Exactly reproduce each line of the listing that follows.

+---+

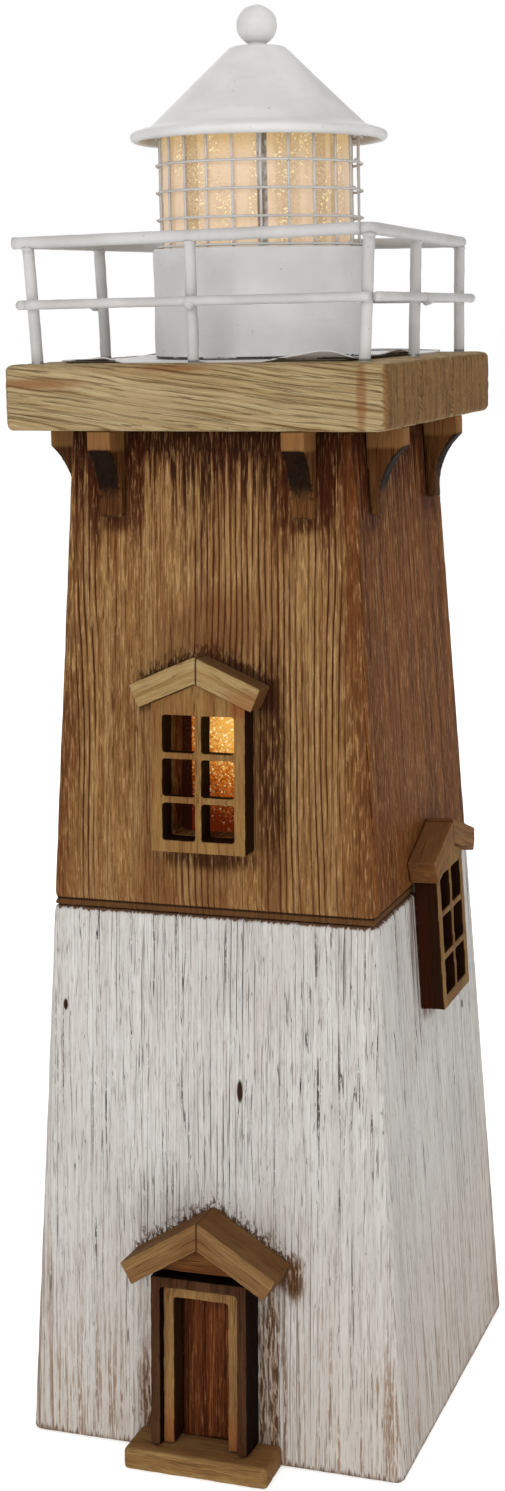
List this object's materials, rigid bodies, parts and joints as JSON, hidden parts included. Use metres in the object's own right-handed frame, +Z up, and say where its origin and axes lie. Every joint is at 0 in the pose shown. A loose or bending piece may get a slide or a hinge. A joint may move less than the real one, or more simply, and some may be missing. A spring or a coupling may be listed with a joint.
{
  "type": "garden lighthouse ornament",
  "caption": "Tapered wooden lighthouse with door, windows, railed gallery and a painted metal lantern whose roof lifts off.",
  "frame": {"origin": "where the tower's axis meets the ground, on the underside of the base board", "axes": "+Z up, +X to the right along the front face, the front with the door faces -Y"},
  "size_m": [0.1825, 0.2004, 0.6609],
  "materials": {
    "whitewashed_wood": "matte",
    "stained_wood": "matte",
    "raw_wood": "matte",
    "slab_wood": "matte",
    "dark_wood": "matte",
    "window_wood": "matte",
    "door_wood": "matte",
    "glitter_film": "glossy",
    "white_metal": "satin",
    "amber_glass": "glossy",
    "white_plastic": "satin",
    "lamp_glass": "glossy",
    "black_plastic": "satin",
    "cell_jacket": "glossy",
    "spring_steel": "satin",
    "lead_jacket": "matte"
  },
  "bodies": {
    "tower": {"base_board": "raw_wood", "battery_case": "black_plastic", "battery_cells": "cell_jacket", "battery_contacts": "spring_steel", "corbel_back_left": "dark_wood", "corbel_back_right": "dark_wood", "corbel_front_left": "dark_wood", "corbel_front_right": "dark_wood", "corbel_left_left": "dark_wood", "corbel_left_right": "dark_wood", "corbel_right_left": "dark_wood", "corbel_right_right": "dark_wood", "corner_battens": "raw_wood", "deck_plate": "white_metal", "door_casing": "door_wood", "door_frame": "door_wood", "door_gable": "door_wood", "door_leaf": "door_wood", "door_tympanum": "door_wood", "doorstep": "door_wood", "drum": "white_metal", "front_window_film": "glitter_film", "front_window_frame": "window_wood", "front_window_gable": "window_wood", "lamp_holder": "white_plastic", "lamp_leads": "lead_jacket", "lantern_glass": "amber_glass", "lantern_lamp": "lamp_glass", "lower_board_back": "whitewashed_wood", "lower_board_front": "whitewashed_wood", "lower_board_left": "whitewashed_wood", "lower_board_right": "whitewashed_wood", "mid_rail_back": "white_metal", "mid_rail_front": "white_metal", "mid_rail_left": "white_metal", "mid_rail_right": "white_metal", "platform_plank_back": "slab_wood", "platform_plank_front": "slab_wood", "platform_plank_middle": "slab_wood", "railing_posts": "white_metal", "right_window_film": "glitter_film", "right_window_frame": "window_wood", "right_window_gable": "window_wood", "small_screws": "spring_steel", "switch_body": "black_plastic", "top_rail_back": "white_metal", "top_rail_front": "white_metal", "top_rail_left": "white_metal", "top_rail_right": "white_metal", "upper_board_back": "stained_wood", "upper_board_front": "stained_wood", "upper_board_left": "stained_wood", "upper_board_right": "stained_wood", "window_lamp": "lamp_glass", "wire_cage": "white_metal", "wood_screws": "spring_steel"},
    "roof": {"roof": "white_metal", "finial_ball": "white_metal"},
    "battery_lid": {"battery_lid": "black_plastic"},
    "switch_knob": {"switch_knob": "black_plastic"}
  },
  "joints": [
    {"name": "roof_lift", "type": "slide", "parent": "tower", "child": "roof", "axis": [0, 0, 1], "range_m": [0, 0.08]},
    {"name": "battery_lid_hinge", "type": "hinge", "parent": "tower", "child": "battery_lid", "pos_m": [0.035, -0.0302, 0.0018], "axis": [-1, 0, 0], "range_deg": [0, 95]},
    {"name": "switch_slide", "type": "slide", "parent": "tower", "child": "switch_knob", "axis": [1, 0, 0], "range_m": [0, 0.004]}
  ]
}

+---+

→ The result
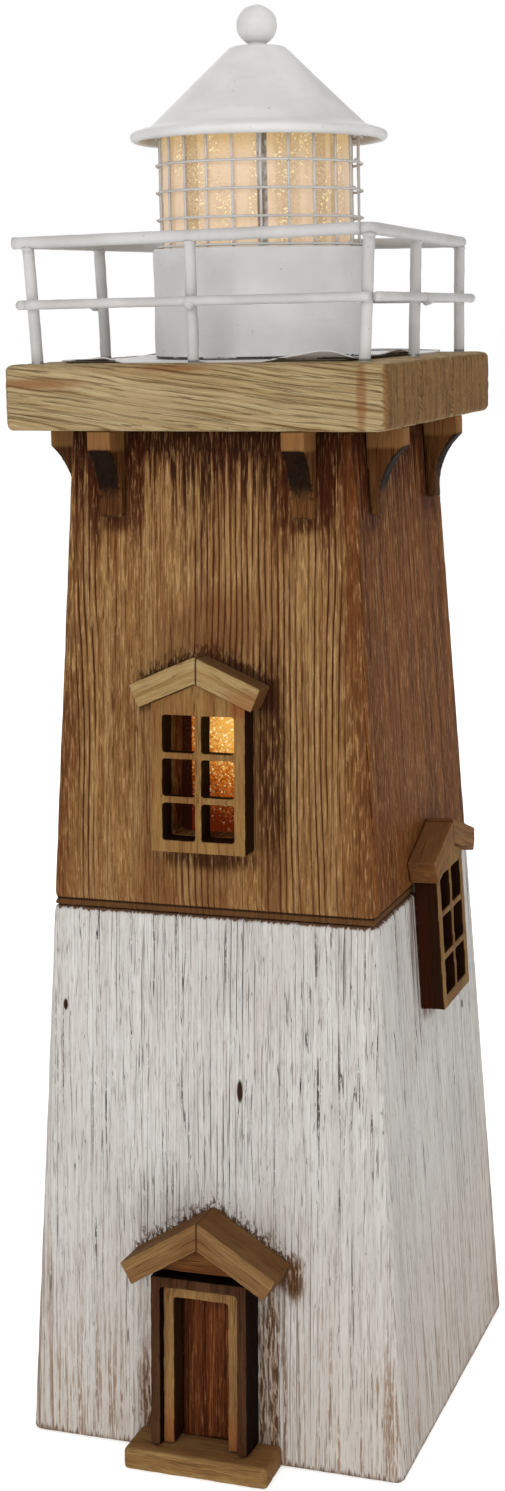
List this object's materials, rigid bodies, parts and joints as JSON, hidden parts included. Use metres in the object's own right-handed frame, +Z up, and say where its origin and axes lie. Every joint is at 0 in the pose shown. A loose or bending piece may get a slide or a hinge. A joint may move less than the real one, or more simply, and some may be missing. A spring or a coupling may be listed with a joint.
{
  "type": "garden lighthouse ornament",
  "caption": "Tapered wooden lighthouse with door, windows, railed gallery and a painted metal lantern whose roof lifts off.",
  "frame": {"origin": "where the tower's axis meets the ground, on the underside of the base board", "axes": "+Z up, +X to the right along the front face, the front with the door faces -Y"},
  "size_m": [0.1825, 0.2004, 0.6609],
  "materials": {
    "whitewashed_wood": "matte",
    "stained_wood": "matte",
    "raw_wood": "matte",
    "slab_wood": "matte",
    "dark_wood": "matte",
    "window_wood": "matte",
    "door_wood": "matte",
    "glitter_film": "glossy",
    "white_metal": "satin",
    "amber_glass": "glossy",
    "white_plastic": "satin",
    "lamp_glass": "glossy",
    "black_plastic": "satin",
    "cell_jacket": "glossy",
    "spring_steel": "satin",
    "lead_jacket": "matte"
  },
  "bodies": {
    "tower": {"base_board": "raw_wood", "battery_case": "black_plastic", "battery_cells": "cell_jacket", "battery_contacts": "spring_steel", "corbel_back_left": "dark_wood", "corbel_back_right": "dark_wood", "corbel_front_left": "dark_wood", "corbel_front_right": "dark_wood", "corbel_left_left": "dark_wood", "corbel_left_right": "dark_wood", "corbel_right_left": "dark_wood", "corbel_right_right": "dark_wood", "corner_battens": "raw_wood", "deck_plate": "white_metal", "door_casing": "door_wood", "door_frame": "door_wood", "door_gable": "door_wood", "door_leaf": "door_wood", "door_tympanum": "door_wood", "doorstep": "door_wood", "drum": "white_metal", "front_window_film": "glitter_film", "front_window_frame": "window_wood", "front_window_gable": "window_wood", "lamp_holder": "white_plastic", "lamp_leads": "lead_jacket", "lantern_glass": "amber_glass", "lantern_lamp": "lamp_glass", "lower_board_back": "whitewashed_wood", "lower_board_front": "whitewashed_wood", "lower_board_left": "whitewashed_wood", "lower_board_right": "whitewashed_wood", "mid_rail_back": "white_metal", "mid_rail_front": "white_metal", "mid_rail_left": "white_metal", "mid_rail_right": "white_metal", "platform_plank_back": "slab_wood", "platform_plank_front": "slab_wood", "platform_plank_middle": "slab_wood", "railing_posts": "white_metal", "right_window_film": "glitter_film", "right_window_frame": "window_wood", "right_window_gable": "window_wood", "small_screws": "spring_steel", "switch_body": "black_plastic", "top_rail_back": "white_metal", "top_rail_front": "white_metal", "top_rail_left": "white_metal", "top_rail_right": "white_metal", "upper_board_back": "stained_wood", "upper_board_front": "stained_wood", "upper_board_left": "stained_wood", "upper_board_right": "stained_wood", "window_lamp": "lamp_glass", "wire_cage": "white_metal", "wood_screws": "spring_steel"},
    "roof": {"roof": "white_metal", "finial_ball": "white_metal"},
    "battery_lid": {"battery_lid": "black_plastic"},
    "switch_knob": {"switch_knob": "black_plastic"}
  },
  "joints": [
    {"name": "roof_lift", "type": "slide", "parent": "tower", "child": "roof", "axis": [0, 0, 1], "range_m": [0, 0.08]},
    {"name": "battery_lid_hinge", "type": "hinge", "parent": "tower", "child": "battery_lid", "pos_m": [0.035, -0.0302, 0.0018], "axis": [-1, 0, 0], "range_deg": [0, 95]},
    {"name": "switch_slide", "type": "slide", "parent": "tower", "child": "switch_knob", "axis": [1, 0, 0], "range_m": [0, 0.004]}
  ]
}